++++ Recorded data ++++

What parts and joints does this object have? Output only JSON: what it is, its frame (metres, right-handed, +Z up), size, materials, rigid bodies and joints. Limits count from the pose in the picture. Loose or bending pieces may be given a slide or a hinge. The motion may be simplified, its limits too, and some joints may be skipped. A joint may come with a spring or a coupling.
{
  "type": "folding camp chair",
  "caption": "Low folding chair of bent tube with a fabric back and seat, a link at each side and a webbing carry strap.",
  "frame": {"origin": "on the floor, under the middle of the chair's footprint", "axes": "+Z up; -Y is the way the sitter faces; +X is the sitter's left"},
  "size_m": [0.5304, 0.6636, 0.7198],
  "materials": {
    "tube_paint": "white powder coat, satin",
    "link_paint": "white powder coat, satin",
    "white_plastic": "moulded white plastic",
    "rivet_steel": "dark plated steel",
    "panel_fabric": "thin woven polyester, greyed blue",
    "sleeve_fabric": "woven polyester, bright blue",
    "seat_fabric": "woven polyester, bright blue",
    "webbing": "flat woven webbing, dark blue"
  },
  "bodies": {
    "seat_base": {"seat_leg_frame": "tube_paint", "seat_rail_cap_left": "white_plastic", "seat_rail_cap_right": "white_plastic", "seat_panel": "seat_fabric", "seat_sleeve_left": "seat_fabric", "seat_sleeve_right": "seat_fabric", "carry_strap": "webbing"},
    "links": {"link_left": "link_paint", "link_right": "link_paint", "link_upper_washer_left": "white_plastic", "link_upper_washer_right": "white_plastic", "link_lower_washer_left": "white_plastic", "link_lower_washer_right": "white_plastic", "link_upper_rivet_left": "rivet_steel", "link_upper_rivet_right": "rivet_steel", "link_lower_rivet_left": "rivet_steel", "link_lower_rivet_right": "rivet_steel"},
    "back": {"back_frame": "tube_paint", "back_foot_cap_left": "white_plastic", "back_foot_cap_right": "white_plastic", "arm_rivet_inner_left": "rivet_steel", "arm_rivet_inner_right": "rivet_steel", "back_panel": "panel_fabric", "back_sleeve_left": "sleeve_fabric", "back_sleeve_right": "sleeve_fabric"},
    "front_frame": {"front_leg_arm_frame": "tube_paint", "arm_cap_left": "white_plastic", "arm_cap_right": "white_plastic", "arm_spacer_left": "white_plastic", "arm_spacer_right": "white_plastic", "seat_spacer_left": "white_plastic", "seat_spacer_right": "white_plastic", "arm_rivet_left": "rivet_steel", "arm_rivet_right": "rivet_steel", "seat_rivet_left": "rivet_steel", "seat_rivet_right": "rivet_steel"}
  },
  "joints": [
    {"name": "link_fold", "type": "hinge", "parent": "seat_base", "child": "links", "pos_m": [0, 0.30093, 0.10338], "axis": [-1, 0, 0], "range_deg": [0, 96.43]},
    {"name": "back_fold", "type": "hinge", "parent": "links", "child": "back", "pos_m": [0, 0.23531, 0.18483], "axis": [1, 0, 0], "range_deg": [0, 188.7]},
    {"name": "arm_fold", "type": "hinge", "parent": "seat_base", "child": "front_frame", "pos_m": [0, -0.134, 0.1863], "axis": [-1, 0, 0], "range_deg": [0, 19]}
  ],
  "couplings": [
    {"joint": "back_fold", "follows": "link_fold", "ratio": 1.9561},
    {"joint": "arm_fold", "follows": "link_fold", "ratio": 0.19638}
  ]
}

++++

(What the exercise asks) Write out the listing once more, matching it exactly.

(Output of the task)
What parts and joints does this object have? Output only JSON: what it is, its frame (metres, right-handed, +Z up), size, materials, rigid bodies and joints. Limits count from the pose in the picture. Loose or bending pieces may be given a slide or a hinge. The motion may be simplified, its limits too, and some joints may be skipped. A joint may come with a spring or a coupling.
{
  "type": "folding camp chair",
  "caption": "Low folding chair of bent tube with a fabric back and seat, a link at each side and a webbing carry strap.",
  "frame": {"origin": "on the floor, under the middle of the chair's footprint", "axes": "+Z up; -Y is the way the sitter faces; +X is the sitter's left"},
  "size_m": [0.5304, 0.6636, 0.7198],
  "materials": {
    "tube_paint": "white powder coat, satin",
    "link_paint": "white powder coat, satin",
    "white_plastic": "moulded white plastic",
    "rivet_steel": "dark plated steel",
    "panel_fabric": "thin woven polyester, greyed blue",
    "sleeve_fabric": "woven polyester, bright blue",
    "seat_fabric": "woven polyester, bright blue",
    "webbing": "flat woven webbing, dark blue"
  },
  "bodies": {
    "seat_base": {"seat_leg_frame": "tube_paint", "seat_rail_cap_left": "white_plastic", "seat_rail_cap_right": "white_plastic", "seat_panel": "seat_fabric", "seat_sleeve_left": "seat_fabric", "seat_sleeve_right": "seat_fabric", "carry_strap": "webbing"},
    "links": {"link_left": "link_paint", "link_right": "link_paint", "link_upper_washer_left": "white_plastic", "link_upper_washer_right": "white_plastic", "link_lower_washer_left": "white_plastic", "link_lower_washer_right": "white_plastic", "link_upper_rivet_left": "rivet_steel", "link_upper_rivet_right": "rivet_steel", "link_lower_rivet_left": "rivet_steel", "link_lower_rivet_right": "rivet_steel"},
    "back": {"back_frame": "tube_paint", "back_foot_cap_left": "white_plastic", "back_foot_cap_right": "white_plastic", "arm_rivet_inner_left": "rivet_steel", "arm_rivet_inner_right": "rivet_steel", "back_panel": "panel_fabric", "back_sleeve_left": "sleeve_fabric", "back_sleeve_right": "sleeve_fabric"},
    "front_frame": {"front_leg_arm_frame": "tube_paint", "arm_cap_left": "white_plastic", "arm_cap_right": "white_plastic", "arm_spacer_left": "white_plastic", "arm_spacer_right": "white_plastic", "seat_spacer_left": "white_plastic", "seat_spacer_right": "white_plastic", "arm_rivet_left": "rivet_steel", "arm_rivet_right": "rivet_steel", "seat_rivet_left": "rivet_steel", "seat_rivet_right": "rivet_steel"}
  },
  "joints": [
    {"name": "link_fold", "type": "hinge", "parent": "seat_base", "child": "links", "pos_m": [0, 0.30093, 0.10338], "axis": [-1, 0, 0], "range_deg": [0, 96.43]},
    {"name": "back_fold", "type": "hinge", "parent": "links", "child": "back", "pos_m": [0, 0.23531, 0.18483], "axis": [1, 0, 0], "range_deg": [0, 188.7]},
    {"name": "arm_fold", "type": "hinge", "parent": "seat_base", "child": "front_frame", "pos_m": [0, -0.134, 0.1863], "axis": [-1, 0, 0], "range_deg": [0, 19]}
  ],
  "couplings": [
    {"joint": "back_fold", "follows": "link_fold", "ratio": 1.9561},
    {"joint": "arm_fold", "follows": "link_fold", "ratio": 0.19638}
  ]
}